When asked what acts and in which location he would offer if he could recreate that feeling for healing in today’s society, he immediately began to grin.
“You’re basically setting me up for a great alley-oop dunk right now. I can just say ‘you can go right to the Roots Picnic and see this two-day lineup,'” he laughed.
This year’s lineup, which includes Mary J. Blige, Summer Walker, Jazmine Sullivan, Rick Ross, Benny the Butcher, and Kirk Franklin, among several others, is a reflection of many genres originated in Black culture, much like the acts featured in the 1969 festival at the focus of the movie.
Thompson says he and his bandmates were inspired to start the annual gathering by their time overseas enjoying a concert event style that, while common today, was nearly unheard of stateside in the 90’s.
“When The Roots were living in London, there were a lot of lessons we picked up,” he said. “We moved there because that was a city that really embraced musicianship in a way that, at a time in 1993 that wasn’t happening in the states. In 1993, all we knew was Lollapalooza and maybe Farm Aid.”
“When we went there and did all of these festivals, we said ‘yo, we have to take these festivals back to the states. Everything we learned here these four years living in London, we have to bring back home.'”
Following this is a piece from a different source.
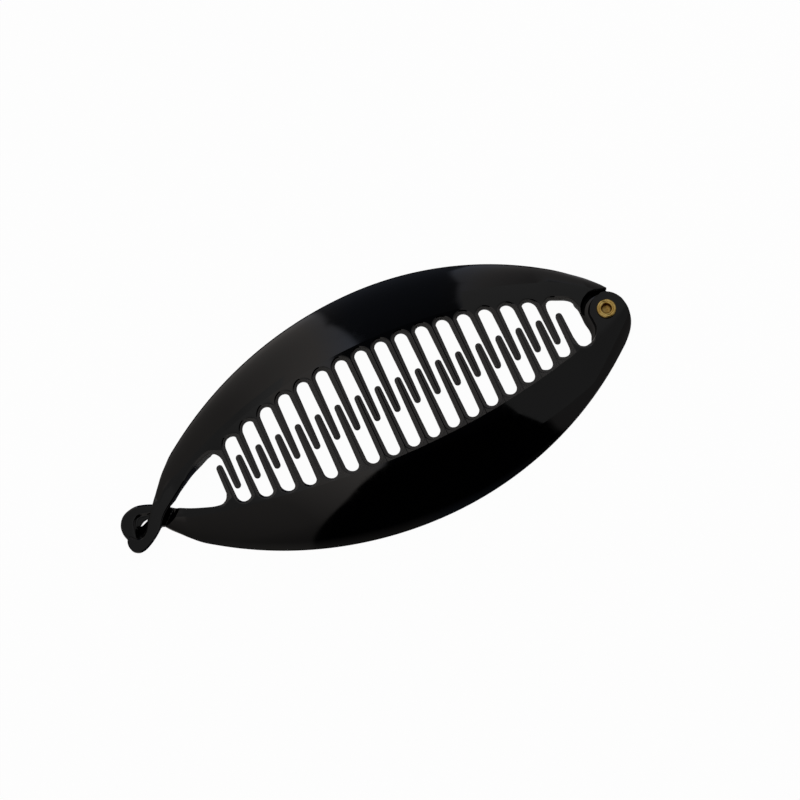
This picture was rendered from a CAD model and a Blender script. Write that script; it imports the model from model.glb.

For Thompson, the festival, much like his Oscar-winning film, is all about providing healing through being present and sharing his musical gift with the masses.
“This is our 14th year of doing the Roots Picnic. I think oftentimes artists think there has to be some heavy political agenda to be a role model or to be politically involved, but half the time, it’s just being there for people. That, to me, is what festivals are about. Festivals are healing.”